Create art to celebrate life and manifest your spirit!

When one is an artist, it’s easy to feel artistic about one’s workspace and lifestyle. Waking up every morning to create, dazzle and delight must be a fun life choice. While there are certain realities, I’m sure, about paying the light bill and buying artist’s materials, let’s just focus on after we’re famous and have it made in the shade. Let’s pretend we just get to slide out of bed and into the studio every morning to be with our “stuff.” And, remember we get paid to do this, as we are not starving artists!

Whoa! That sounds like fun, like fingerpaint on steroids and Play-Doh with a shot of Grand Marnier. But, of course, we’ll need a smock, if we’re artists! H-m-m-m. I wonder what artists wear? Hey! Here’s an artist! Let’s look at HER!

Barbara’s Smock of Spectral Colors.

I was preparing to write two posts on Barbara Hughes, scuplptor and painter: the first, Healing Sexual Abuse and the second Teaching in Africa. I asked Barbara for some portrait photos of herself along with some of her actually working in her studio, When I received the photos, I was delighted.

One showed Barbara standing in front of her studio with her “Smock of Spectral Colors.” I knew from the design of the smock this was an artist’s artist and a pretty fun individual. Who else would turn themselves into a palette of color to delight the eye? And what better pattern than a Tie Dyed Rainbow Spiral? I found myself wanting a smock like Barbara’s. If you also are interested, here’s how one is made:

Many garments can be dyed with this method, including
one like Barbara’s Smock by not using the black.

You need three things: 1) The smock or garment, 2) The dyes and 3) A workspace with dyeing equipment.

The Smock: Looking at Barbara’s smock, it appears to be a male lab coat, judging by the length and the big pockets. They can be found here, along with women’s lab coats, if you prefer a shorter length.

A sampling of the blanks at Dharma Trading Co.

If you would like to make dresses, here’s a good link for “blanks” or 100% cotton clothing meant to be dyed. Blanks for children and men can be found by looking at the list on the left hand side.

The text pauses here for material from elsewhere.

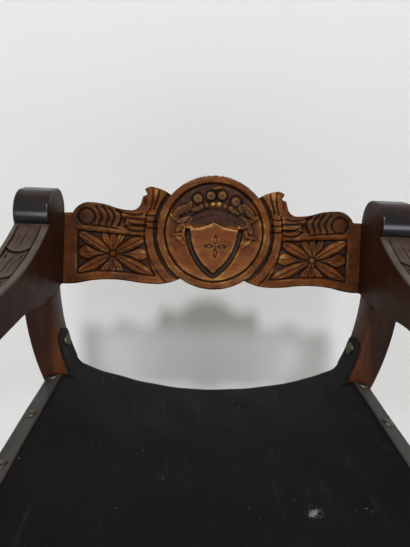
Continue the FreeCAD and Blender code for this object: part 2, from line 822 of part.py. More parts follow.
# The back rail's outline, right half. Across: shares of the rail's half length.
# Up: shares of its height. Arcs add a radius, a share of the height, and a turn.
RAIL_TOP_SHARES = [
    (0.823, 1.008), (0.717, 1.162, 0.251, 1), (0.600, 1.117, 0.923, 1),
    (0.487, 1.070, 0.826, -1), (0.432, 1.166, 0.141, -1), (0.420, 1.275),
    (0.392, 1.301), (0.410, 1.372), (0.353, 1.406, 0.130, 1),
    (0.255, 1.308, 0.591, 1), (0.167, 1.053),
]
RAIL_FOOT_SHARES = [
    (0.167, 0.300), (0.185, 0.130), (0.333, 0.035, 0.734, 1),
    (0.467, 0.059, 2.170, 1), (0.740, 0.041, 1.875, -1), (0.853, 0.0, 0.952, 1),
]
# The sunk panel beside the medallion, as shares of the same two sizes.
PANEL_OUT_SHARE = 0.787
PANEL_FOOT_SHARES = (0.138, 0.150)
PANEL_HEAD_SHARES = (0.720, 0.760)
PANEL_BOW_SHARE = 2.74
PANEL_RING_SHARE = 1.22          # of the medallion's radius
SHIELD_SIDE_SHARE = 1.30         # of its height
SHIELD_HEAD_SHARE = 0.90
SHIELD_PEAK_SHARE = 0.12


def mirror_route(start, steps):
    """The mirror image of an open route, walked from its end back to its start."""
    points = [start] + [step[:2] for step in steps]
    turned = []
    for point, step in zip(reversed(points[:-1]), reversed(steps)):
        back = (-point[0], point[1])
        turned.append(back if len(step) == 2 else (*back, step[2], step[3]))
    return turned


def shield_route(half, top, tip):
    """Outline steps of a heater shield, from its tip round to its tip."""
    tall = top - tip
    side, head = SHIELD_SIDE_SHARE * tall, SHIELD_HEAD_SHARE * tall
    peak = top + SHIELD_PEAK_SHARE * tall
    return (0, tip), [(half, top, side, 1), (0, peak, head, -1),
                      (-half, top, head, -1), (0, tip, side, 1)]


def build_rail():
    """The carved back rail, lapped behind the posts at both ends."""
    name = "back_rail"
    body = new_body(name)
    wide, tall, thick = rail_half, S["rail_height"], S["rail_thick"]
    radius, middle = S["medal_radius"], S["medal_height"]

    def route(table):
        steps = []
        for row in table:
            step = (row[0] * wide, row[1] * tall)
            steps.append(step if len(row) == 2 else (*step, row[2] * tall, row[3]))
        return steps

    top, foot = route(RAIL_TOP_SHARES), route(RAIL_FOOT_SHARES)
    sketch = new_sketch(body, name + "_outline", "XZ_Plane")
    steps = [(wide, tall)] + top
    steps += [(-top[-1][0], top[-1][1])] + mirror_route((wide, tall), top)
    steps += [(-wide, size(0))]
    left_foot = mirror_route(foot[0], foot[1:])
    steps += [(-foot[-1][0], foot[-1][1])] + left_foot
    steps += foot + [(wide, size(0))]
    outline(sketch, (wide, size(0)), steps)
    pad(body, name + "_board", sketch, thick, True)
    rise, sink = S["medal_rise"], S["medal_sink"]
    sketch = new_sketch(body, name + "_medallion", "XZ_Plane", rise)
    circle(sketch, (0, middle), radius)
    pad(body, name + "_disc", sketch, thick + rise, True)
    sketch = new_sketch(body, name + "_field", "XZ_Plane", rise)
    circle(sketch, (0, middle), radius - S["medal_ring"])
    pocket(body, name + "_field_sunk", sketch, sink)
    # The two sunk panels, each with a flower of eight petals.
    ring = PANEL_RING_SHARE * radius
    foot_in, foot_out = [share * tall for share in PANEL_FOOT_SHARES]
    head_in, head_out = [share * tall for share in PANEL_HEAD_SHARES]

    def ring_x(v):
        return root(ring * ring - (middle - v) * (middle - v))

    sketch = new_sketch(body, name + "_panels", "XZ_Plane")
    for side in (1, -1):
        out = side * PANEL_OUT_SHARE * wide
        first = (side * ring_x(foot_in), foot_in)
        outline(sketch, first, [
            (out, foot_out, PANEL_BOW_SHARE * tall, -side),
            (out, head_out),
            (side * ring_x(head_in), head_in),
            (*first, ring, -side)])
    pocket(body, name + "_panels_sunk", sketch, S["panel_sink"])
    sketch = new_sketch(body, name + "_flowers", "XZ_Plane", -S["panel_sink"])
    button = S["flower_button"]
    for side in (1, -1):
        centre = (side * FLOWER_SHARE * wide, S["panel_mid"])
        circle(sketch, centre, button)
        for base in (size(0), half_turn):
            spread = [base + turn for turn in (S["petal_turn"], -S["petal_turn"])]
            petals(sketch, centre, 1.15 * button, S["petal_long"],
                   S["petal_long"] / 8, spread)
            petals(sketch, centre, 1.15 * button, S["petal_side"],
                   S["petal_side"] / 7, [base])
            petals(sketch, centre, 1.15 * button, S["petal_up"],
                   S["petal_up"] / 5, [base + square])
    pad(body, name + "_flowers_raised", sketch, S["flower_rise"])
    # The shield, with its border and four-petalled charge.
    bed = rise - sink
    sketch = new_sketch(body, name + "_shield", "XZ_Plane", bed)
    outline(sketch, *shield_route(S["shield_half"], S["shield_top"], S["shield_tip"]))
    pad(body, name + "_shield_raised", sketch, S["shield_rise"])
    border = S["shield_border"]
    sketch = new_sketch(body, name + "_shield_field", "XZ_Plane", bed + S["shield_rise"])
    outline(sketch, *shield_route(S["shield_half"] - border, S["shield_top"] - border / 2,
                                  S["shield_tip"] + 1.5 * border))
    pocket(body, name + "_shield_sunk", sketch, S["shield_sink"])
    sketch = new_sketch(body, name + "_charge", "XZ_Plane",
                        bed + S["shield_rise"] - S["shield_sink"])
    centre = (size(0), (S["shield_top"] * 2 + S["shield_tip"]) / 3)
    petals(sketch, centre, S["charge_reach"] / 6, S["charge_reach"],
           S["charge_reach"] / 4, [number * square for number in range(4)])
    pad(body, name + "_charge_raised", sketch, S["shield_sink"])
    # Flared notches, open below, that drop over the studs of the posts.
    sketch = new_sketch(body, name + "_notches", "XZ_Plane")
    fit = S["stud_radius"] + S["fit_gap"]
    flare = S["notch_flare"]
    fall = (S["stud_height"] + fit * sin(flare) + S["overrun"]) / cos(flare)
    for side in (1, -1):
        spot = stud_x
        turn_in = (spot - fit * cos(flare), S["stud_height"] + fit * sin(flare))
        first = (side * (spot + fit), S["stud_height"])
        outline(sketch, first, [
            (side * turn_in[0], turn_in[1], fit, side),
            (side * (turn_in[0] - fall * sin(flare)), -S["overrun"]),
            (side * (spot + fit), -S["overrun"]),
            first])
    pocket(body, name + "_notched", sketch, S["notch_depth"])
    gap = S["fit_gap"]
    place(body, 0, S["back_face"] + gap * cos(S["back_lean"]),
          S["arm_under"] - gap * sin(S["back_lean"]), (-1, 0, 0), S["back_lean"])
    return body


bodies = []
for word, side in (("left", -1), ("right", 1)):
    other = {"left": "right", "right": "left"}[word]
    bodies.append(build_arm(word + "_arm", side))
    for end in ("front", "rear"):
        bodies.append(build_leg("_".join((word, end, "leg")), side, end, side < 0))
        bodies.append(build_foot("_".join((other, end, "foot")), -side, end))
        bodies.append(build_tab_nail("_".join((word, end, "tab_nail")), side, end))
    bodies.append(build_runner(other + "_runner", -side))
    bodies.append(build_seat_rail(word + "_seat_rail", side))
    bodies.append(build_band(word + "_seat_band", side))
    for number in range(4):
        bodies.append(build_tack("%s_tack_%d" % (word, number + 1), side, number))
    bodies.append(build_stud(word + "_rail_stud", side))
bodies.append(build_stretcher())
bodies.append(build_rosette())
bodies.append(build_rear_cap())
bodies.append(build_leather())
bodies.append(build_rail())
doc.recompute()

for item in doc.Objects:
    if "Invalid" in item.State or "Error" in item.State:
        raise RuntimeError("%s is in state %s" % (item.Name, item.State))
for body in bodies:
    shape = body.Shape
    if shape.isNull() or not shape.isValid() or len(shape.Solids) != 1:
        raise RuntimeError("%s has no single valid solid" % body.Label)

os.makedirs("parts", exist_ok=True)
for body in bodies:
    body.Shape.exportStep(os.path.join("parts", body.Label + ".step"))
print("pivot height %.1f, foot at %.1f" % (pivot_z.value, foot_x.value))
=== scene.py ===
from math import asin, atan2, cos, exp, log, pi, radians, sin, sqrt, tan

import bmesh
import bpy
import numpy as np
from mathutils import Matrix, Vector


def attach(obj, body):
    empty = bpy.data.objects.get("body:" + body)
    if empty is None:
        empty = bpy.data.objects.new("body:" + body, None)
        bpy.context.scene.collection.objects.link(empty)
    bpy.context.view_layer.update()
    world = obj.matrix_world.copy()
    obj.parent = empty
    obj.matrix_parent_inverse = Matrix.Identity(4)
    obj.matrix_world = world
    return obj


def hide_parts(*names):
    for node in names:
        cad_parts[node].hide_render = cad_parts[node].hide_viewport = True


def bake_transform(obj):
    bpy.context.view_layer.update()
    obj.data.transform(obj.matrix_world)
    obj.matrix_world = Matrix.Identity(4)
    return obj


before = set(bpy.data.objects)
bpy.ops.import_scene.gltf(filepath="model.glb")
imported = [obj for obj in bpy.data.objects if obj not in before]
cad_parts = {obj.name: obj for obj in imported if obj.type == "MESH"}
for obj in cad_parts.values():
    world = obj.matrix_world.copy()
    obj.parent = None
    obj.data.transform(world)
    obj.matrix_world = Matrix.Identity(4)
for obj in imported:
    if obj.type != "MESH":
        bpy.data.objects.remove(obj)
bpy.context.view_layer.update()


# Sizes shared with the model, in millimetres and radians

MM = 0.001
GAP, LEATHER = 0.3, 2.6
ARM_GAP, ARM_WIDTH, ARM_UNDER = 520.0, 54.0, 625.0
LEG_TOP = (ARM_GAP + ARM_WIDTH) / 2
LEG_UPPER, HALF_LEG, LEG_DEPTH = 450.0, 22.5, 60.0
BACK = 224.8
FRONT = BACK - 472.0
REAR_LEG_FRONT, FRONT_LEG_REAR = BACK - LEG_DEPTH, FRONT + LEG_DEPTH
SEAT_TURN, LEAN = radians(19.3), radians(14.3)
SEAT_SIN, SEAT_COS = sin(SEAT_TURN), cos(SEAT_TURN)
LEAN_SIN, LEAN_COS = sin(LEAN), cos(LEAN)
RAIL_BASE = np.array([0.0, BACK + GAP * LEAN_COS, ARM_UNDER - GAP * LEAN_SIN])
RAIL_HALF, RAIL_TALL, RAIL_THICK = 300.0, 123.5, 24.0
DISC_RADIUS, DISC_V = 100.0, 98.0
SIDES = (("left", -1), ("right", 1))


# Small helpers for shapes

def smooth(low, high, value):
    t = np.clip((value - low) / (high - low), 0.0, 1.0)
    return t * t * (3 - 2 * t)


def line_distance(x, v, points):
    """Distance from every grid point to an open line of points."""
    best = np.full(np.shape(x), 1e9)
    for (ax, ay), (bx, by) in zip(points[:-1], points[1:]):
        dx, dy = bx - ax, by - ay
        t = np.clip(((x - ax) * dx + (v - ay) * dy) / (dx * dx + dy * dy + 1e-12), 0, 1)
        best = np.minimum(best, np.hypot(x - ax - t * dx, v - ay - t * dy))
    return best


def inside(x, v, points):
    """Which grid points lie inside a closed outline."""
    result = np.zeros(np.shape(x), bool)
    for (ax, ay), (bx, by) in zip(points, points[1:] + points[:1]):
        if ay == by:
            continue
        cross = (ay > v) != (by > v)
        result ^= cross & (x < (bx - ax) * (v - ay) / (by - ay) + ax)
    return result


def signed(x, v, points):
    """Signed distance to a closed outline, positive inside."""
    away = line_distance(x, v, points + points[:1])
    return np.where(inside(x, v, points), away, -away)


def curve_through(points, count=12):
    """A smooth open line through the given points."""
    pts = [np.array(p, float) for p in points]
    pts = [2 * pts[0] - pts[1], *pts, 2 * pts[-1] - pts[-2]]
    line = []
    for p0, p1, p2, p3 in zip(pts, pts[1:], pts[2:], pts[3:]):
        line += [tuple(0.5 * ((2 * p1) + (p2 - p0) * t + (2 * p0 - 5 * p1 + 4 * p2 - p3) * t * t
                              + (3 * p1 - p0 - 3 * p2 + p3) * t * t * t))
                 for t in np.arange(count) / count]
    return line + [tuple(pts[-2])]


def arc_route(start, steps, spacing=1.5):
    """Points along a route of lines and arcs, as the model's outlines have them."""
    line = [tuple(start)]
    here = np.array(start, float)
    for *there, radius, turn in [step if len(step) == 4 else (*step, 0, 0) for step in steps]:
        there = np.array(there, float)
        if turn:
            chord = there - here
            half = np.hypot(*chord) / 2
            reach = turn * sqrt(max(radius * radius - half * half, 0))
            centre = here + chord / 2 + np.array([-chord[1], chord[0]]) / (2 * half) * reach
            a0, a1 = (atan2(*(p - centre)[::-1]) for p in (here, there))
            if (a1 - a0) * turn <= 0:
                a1 += turn * 2 * pi
            count = max(2, int(abs(a1 - a0) * radius / spacing))
            line += [tuple(centre + radius * np.array([cos(a), sin(a)]))
                     for a in (a0 + (a1 - a0) * k / count for k in range(1, count + 1))]
        else:
            line.append(tuple(there))
        here = there
    return line


def run_lengths(points):
    """Length along a line at each of its points."""
    return np.concatenate([[0], np.cumsum(np.hypot(*np.diff(points, axis=0).T))])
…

The Dyes: In the early 1970s, I used to mail order dyes and supplies from the Dharma Trading Company in Berkeley, CAImagine my delight when, in 1974, I visited San Francisco, Berkeley and the Dharma Trading Co. While other tourists want to see the Golden Gate Bridge or Fisherman’s Wharf in San Fransisco, nope! Not me. I had to go to Berkeley to shop at Dharma.

I was able to order anything I wanted and hand carry it with me. Now Dharma is located in Petaluma and San Rafael, CA, but back then, they were in Berkeley.  I picked things out from a black and white printed catalog that listed their stock in an unimaginative way. Fast forward to 2012 to find them on the Internet in a fantastic color display of possibility. Just check out this web site and dream away, by clicking here.

To make the smock or tie dye any mostly cotton fabric, use the Fiber Reactive Procion Dyes in the section of the left third of the main page marked Fiber Reactive Dye Colors by clicking here.  There are 110 eye catching colors in the Fiber Reactive palette.

The Instructions: For detailed instructions and required equipment, click here.

Advanced tie dye patterns as shown by the Dharma Trading Co.
Complex patterns made with nothing more than rubber bands.

Tie Dying is easy and fun. The feeling of creating art cannot be matched. Expressing the soul for the world to see and claiming it in a physical way will be empowering to you, just like when Barbara creates her sculptures and paintings. With dyeing, you can create clothing, inexpensively, without sewing, and call it your own. It’s LOTS of fun!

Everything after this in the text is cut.